What has really happened, though, is that we have become more or less unreflective about the meaning of things. [1] The assigning of meaning to words, to things, and to events is a similar process with some differences. In each case, these meanings are largely assigned by our contexts. To a great extent they are not "in" the words or things themselves.

A red light means to stop not because there is something intrinsic to the color red that means stop but because our context has assigned that meaning to the color. Now, there is no doubt a history here. We can imagine that the background here is the fact that our blood is red and that bleeding signifies potential danger to our health. Thus red means stop or red means danger.

But it would not have to be that way. I have never had the thought of the previous paragraph my whole life of fifty years until this morning. There are probably cultures where red is just another color. There could be a culture where red could mean "go" for some reason. And in any case, while history often leaves traces, it plays no determinative role in what things mean today.
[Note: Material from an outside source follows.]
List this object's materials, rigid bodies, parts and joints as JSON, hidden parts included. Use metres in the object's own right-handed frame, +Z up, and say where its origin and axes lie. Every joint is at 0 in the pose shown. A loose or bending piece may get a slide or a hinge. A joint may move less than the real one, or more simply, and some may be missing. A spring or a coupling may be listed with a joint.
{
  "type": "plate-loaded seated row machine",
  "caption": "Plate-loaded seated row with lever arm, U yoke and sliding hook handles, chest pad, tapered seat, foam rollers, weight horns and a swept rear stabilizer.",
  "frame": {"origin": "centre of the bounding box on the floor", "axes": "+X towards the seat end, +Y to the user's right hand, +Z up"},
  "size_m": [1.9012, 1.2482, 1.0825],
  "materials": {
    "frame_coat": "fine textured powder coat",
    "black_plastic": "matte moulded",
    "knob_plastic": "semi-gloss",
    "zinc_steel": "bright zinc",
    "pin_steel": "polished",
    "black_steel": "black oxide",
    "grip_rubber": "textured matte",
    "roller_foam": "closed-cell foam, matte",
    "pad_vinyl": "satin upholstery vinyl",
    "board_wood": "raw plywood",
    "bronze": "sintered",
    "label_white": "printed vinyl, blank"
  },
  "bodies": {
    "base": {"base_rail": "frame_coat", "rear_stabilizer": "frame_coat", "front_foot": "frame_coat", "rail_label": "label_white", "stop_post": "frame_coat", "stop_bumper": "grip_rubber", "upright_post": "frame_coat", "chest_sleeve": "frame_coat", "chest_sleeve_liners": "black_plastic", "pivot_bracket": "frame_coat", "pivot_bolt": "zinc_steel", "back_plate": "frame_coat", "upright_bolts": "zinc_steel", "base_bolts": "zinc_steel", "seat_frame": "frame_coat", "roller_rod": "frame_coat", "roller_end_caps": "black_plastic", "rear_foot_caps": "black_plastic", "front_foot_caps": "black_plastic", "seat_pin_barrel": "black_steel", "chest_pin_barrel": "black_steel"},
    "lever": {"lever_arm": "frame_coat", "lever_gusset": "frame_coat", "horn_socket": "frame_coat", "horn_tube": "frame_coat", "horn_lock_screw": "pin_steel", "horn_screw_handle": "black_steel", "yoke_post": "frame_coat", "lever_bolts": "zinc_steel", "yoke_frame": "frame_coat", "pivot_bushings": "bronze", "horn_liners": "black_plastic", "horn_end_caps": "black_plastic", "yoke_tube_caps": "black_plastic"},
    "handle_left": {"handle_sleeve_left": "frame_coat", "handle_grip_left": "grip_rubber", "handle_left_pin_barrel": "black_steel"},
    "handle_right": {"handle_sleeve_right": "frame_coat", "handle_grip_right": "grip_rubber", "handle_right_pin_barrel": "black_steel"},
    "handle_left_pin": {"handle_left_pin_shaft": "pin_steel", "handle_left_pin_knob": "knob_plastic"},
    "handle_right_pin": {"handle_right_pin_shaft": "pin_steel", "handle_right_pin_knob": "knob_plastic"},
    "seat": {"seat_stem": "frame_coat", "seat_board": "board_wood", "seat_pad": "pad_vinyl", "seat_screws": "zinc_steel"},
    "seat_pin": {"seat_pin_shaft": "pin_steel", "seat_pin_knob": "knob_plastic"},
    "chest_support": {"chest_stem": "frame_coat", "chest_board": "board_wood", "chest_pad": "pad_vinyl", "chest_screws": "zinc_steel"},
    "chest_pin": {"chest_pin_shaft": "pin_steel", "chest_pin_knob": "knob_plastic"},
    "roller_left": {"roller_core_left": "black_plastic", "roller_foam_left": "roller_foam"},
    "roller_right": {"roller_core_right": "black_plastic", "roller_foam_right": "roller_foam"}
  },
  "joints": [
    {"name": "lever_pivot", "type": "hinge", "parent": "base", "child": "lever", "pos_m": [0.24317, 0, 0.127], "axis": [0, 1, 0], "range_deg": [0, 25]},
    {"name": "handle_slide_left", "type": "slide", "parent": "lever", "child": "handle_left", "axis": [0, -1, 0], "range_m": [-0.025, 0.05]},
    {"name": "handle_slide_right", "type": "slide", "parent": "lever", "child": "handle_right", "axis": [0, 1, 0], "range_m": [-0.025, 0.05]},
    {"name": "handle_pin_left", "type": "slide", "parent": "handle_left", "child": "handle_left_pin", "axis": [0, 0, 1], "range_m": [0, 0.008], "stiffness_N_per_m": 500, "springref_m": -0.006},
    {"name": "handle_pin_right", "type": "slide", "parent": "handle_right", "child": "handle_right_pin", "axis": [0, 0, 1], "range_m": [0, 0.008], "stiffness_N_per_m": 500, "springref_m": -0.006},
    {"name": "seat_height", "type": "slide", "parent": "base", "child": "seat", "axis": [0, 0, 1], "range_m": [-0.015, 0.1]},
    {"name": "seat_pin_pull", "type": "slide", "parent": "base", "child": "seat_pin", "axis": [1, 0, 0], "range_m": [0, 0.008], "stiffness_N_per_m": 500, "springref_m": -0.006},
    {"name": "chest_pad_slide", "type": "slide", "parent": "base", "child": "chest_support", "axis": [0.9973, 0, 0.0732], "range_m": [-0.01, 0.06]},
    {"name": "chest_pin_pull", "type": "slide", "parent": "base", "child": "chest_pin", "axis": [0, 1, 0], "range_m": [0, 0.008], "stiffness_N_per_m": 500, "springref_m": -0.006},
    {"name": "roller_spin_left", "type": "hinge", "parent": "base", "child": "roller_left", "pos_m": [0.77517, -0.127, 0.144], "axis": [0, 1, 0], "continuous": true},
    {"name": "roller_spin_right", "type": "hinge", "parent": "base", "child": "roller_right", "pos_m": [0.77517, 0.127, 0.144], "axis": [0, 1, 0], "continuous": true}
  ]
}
Past meaning does not determine present meaning. To say otherwise is to commit the etymological fallacy.

So meaning in the present is always "synchronic" (a matter of today and the interrelations of current meaning), even though current meaning developed "diachronically" (that is, over time from the past).

2. There can of course be a basis for meaning in the world itself. Blood is an aspect of the world, and it absorbs certain light frequencies by nature. The use of red to signify a danger thus has a basis in the world itself even though the meaning of the word "red" and the significance of a red light are in no way fixed by that real world origin.
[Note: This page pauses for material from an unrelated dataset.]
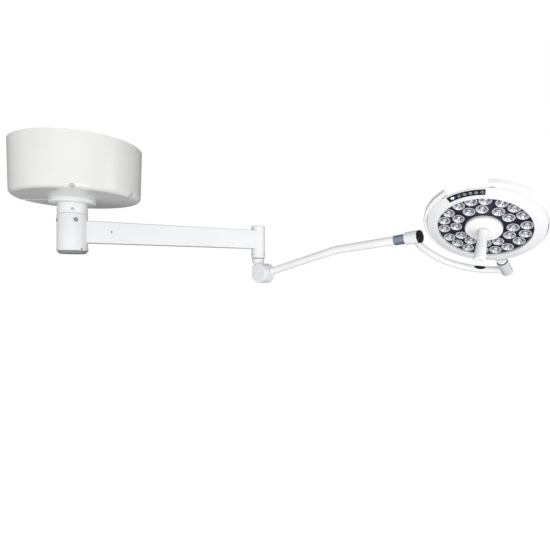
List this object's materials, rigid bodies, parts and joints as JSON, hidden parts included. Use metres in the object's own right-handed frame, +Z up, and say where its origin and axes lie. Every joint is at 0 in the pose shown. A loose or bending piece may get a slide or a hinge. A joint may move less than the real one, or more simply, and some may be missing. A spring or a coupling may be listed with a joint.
{
  "type": "surgical light",
  "caption": "Ceiling-mounted surgical light: canopy, level swivel arm, jointed spring arm, quarter-ring yoke and round LED head with grab rails and a sterile handle.",
  "frame": {"origin": "centre of the ceiling plate, on its top face against the ceiling", "axes": "+Z up to the ceiling, +X along the main arm, +Y to its left seen from the pole"},
  "size_m": [1.5435, 1.3339, 0.5215],
  "materials": {
    "white_enamel": "satin",
    "white_plastic": "satin",
    "steel": "brushed",
    "aluminium": "satin",
    "blue_grey_metal": "satin",
    "black_plastic": "satin",
    "panel_plastic": "polished",
    "strip_plastic": "polished",
    "lens_clear": "clear, polished",
    "bronze": "satin",
    "circuit_board": "satin",
    "cable_sheath": "matt",
    "seal_rubber": "matt"
  },
  "bodies": {
    "ceiling_mount": {"ceiling_plate": "steel", "down_tube": "white_enamel", "tube_bolts": "steel", "canopy_front_half": "white_enamel", "canopy_rear_half": "white_enamel", "canopy_screws": "steel", "canopy_collar": "white_enamel", "power_supply": "aluminium", "main_spindle": "steel", "spindle_nut": "steel"},
    "main_arm": {"arm_sleeve": "white_enamel", "sleeve_cap": "white_plastic", "main_bearings": "steel", "brake_screws": "steel", "arm_box": "white_enamel", "arm_wiring": "cable_sheath", "swivel_housing": "white_enamel", "swivel_bearings": "steel"},
    "swivel_post": {"swivel_shaft": "steel", "swivel_shaft_nut": "steel", "thrust_washer": "black_plastic", "swivel_post": "white_enamel", "post_cover": "white_plastic", "knuckle_pin": "steel", "knuckle_nut_and_springs": "steel"},
    "spring_arm": {"arm_boss": "white_enamel", "arm_boss_cover": "white_plastic", "knuckle_bush": "bronze", "spring_arm_tube": "white_enamel", "wrist_sleeve": "blue_grey_metal", "roll_shaft": "steel", "roll_nut": "steel"},
    "yoke": {"roll_hub": "white_enamel", "hub_cap": "black_plastic", "roll_bushes": "bronze", "yoke_tube": "white_enamel", "yoke_plug": "black_plastic", "pivot_housing": "white_enamel", "tilt_bushes": "black_plastic"},
    "lamp_head": {"head_shell": "white_plastic", "service_cover": "white_plastic", "service_screws": "steel", "head_bezel": "white_plastic", "control_strip": "strip_plastic", "lens_panel": "panel_plastic", "led_lenses": "lens_clear", "circuit_boards": "circuit_board", "heat_sink": "aluminium", "right_grip": "white_plastic", "left_grip": "white_plastic", "tilt_stub": "aluminium", "tilt_nut": "steel", "centre_hub": "white_plastic", "handle_stem": "aluminium"},
    "handle": {"sterile_handle": "white_plastic"},
    "power_button": {"power_button": "strip_plastic"},
    "dimmer_down_button": {"dimmer_down_button": "strip_plastic"},
    "dimmer_up_button": {"dimmer_up_button": "strip_plastic"},
    "colour_button": {"colour_button": "strip_plastic"},
    "depth_button": {"depth_button": "strip_plastic"}
  },
  "joints": [
    {"name": "main_swivel", "type": "hinge", "parent": "ceiling_mount", "child": "main_arm", "pos_m": [0, 0, -0.324], "axis": [0, 0, 1], "range_deg": [-170, 170]},
    {"name": "arm_swivel", "type": "hinge", "parent": "main_arm", "child": "swivel_post", "pos_m": [0.78, 0, -0.33], "axis": [0, 0, 1], "range_deg": [-69, 211]},
    {"name": "spring_arm_lift", "type": "hinge", "parent": "swivel_post", "child": "spring_arm", "pos_m": [0.78944, -0.02742, -0.4765], "axis": [-0.9455, -0.3256, 0], "range_deg": [-62.5, 6.5]},
    {"name": "yoke_roll", "type": "hinge", "parent": "spring_arm", "child": "yoke", "pos_m": [1.04438, -0.71159, -0.36042], "axis": [0.3245, -0.9423, 0.0819], "range_deg": [-75.5, 94.5]},
    {"name": "head_tilt", "type": "hinge", "parent": "yoke", "child": "lamp_head", "pos_m": [1.28925, -0.89053, -0.459], "axis": [0.7952, 0.2249, -0.5631], "range_deg": [-135, 135]},
    {"name": "handle_lock", "type": "hinge", "parent": "lamp_head", "child": "handle", "pos_m": [1.09152, -0.95262, -0.3901], "axis": [0.5122, 0.2479, 0.8223], "range_deg": [0, 30]},
    {"name": "power_button_press", "type": "slide", "parent": "lamp_head", "child": "power_button", "axis": [0.7259, 0.2674, 0.6337], "range_m": [0, 0.0008], "stiffness_N_per_m": 700},
    {"name": "dimmer_down_button_press", "type": "slide", "parent": "lamp_head", "child": "dimmer_down_button", "axis": [0.7183, 0.2948, 0.6302], "range_m": [0, 0.0008], "stiffness_N_per_m": 700},
    {"name": "dimmer_up_button_press", "type": "slide", "parent": "lamp_head", "child": "dimmer_up_button", "axis": [0.7084, 0.3216, 0.6283], "range_m": [0, 0.0008], "stiffness_N_per_m": 700},
    {"name": "colour_button_press", "type": "slide", "parent": "lamp_head", "child": "colour_button", "axis": [0.6963, 0.3475, 0.628], "range_m": [0, 0.0008], "stiffness_N_per_m": 700},
    {"name": "depth_button_press", "type": "slide", "parent": "lamp_head", "child": "depth_button", "axis": [0.6821, 0.3723, 0.6293], "range_m": [0, 0.0008], "stiffness_N_per_m": 700}
  ]
}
Words may have originated in human culture as pictures of sorts, as we see with Egyptian hieroglyphics. There may originally have been a resemblance between words and the things to which they referred. However, language has become far richer than mere references to things, as we will mention below.

There do seem to be some basic categories of reality that suggest common items of interest for any culture or language. Aristotle suggested ten such categories. To give my own modified list, these include:
  • quantity (how much)
  • objective characteristics (shape, color, hardness, etc)
  • location in space (where)
  • location in time (when)
  • relationship (to environment)
In addition, we can give a number of possible relationships between a thing and its context or between one thought and another:
  • recurrence (the same thing again)
  • sameness
  • difference
  • general followed by particulars
  • particulars ending with general
  • preparation
  • conclusion
  • cause to effect
  • effect to an explanation or substantiation of cause 
This small number of categories and relationships do seem to be intrinsic to the world and thus give an objective basis for language and the assignment of meaning by culture. However, the ways in which human beings create language and assign such meanings varies widely from people group to people group. They provide a certain objective framework for reality, within which individual and group subjectivity reign supreme.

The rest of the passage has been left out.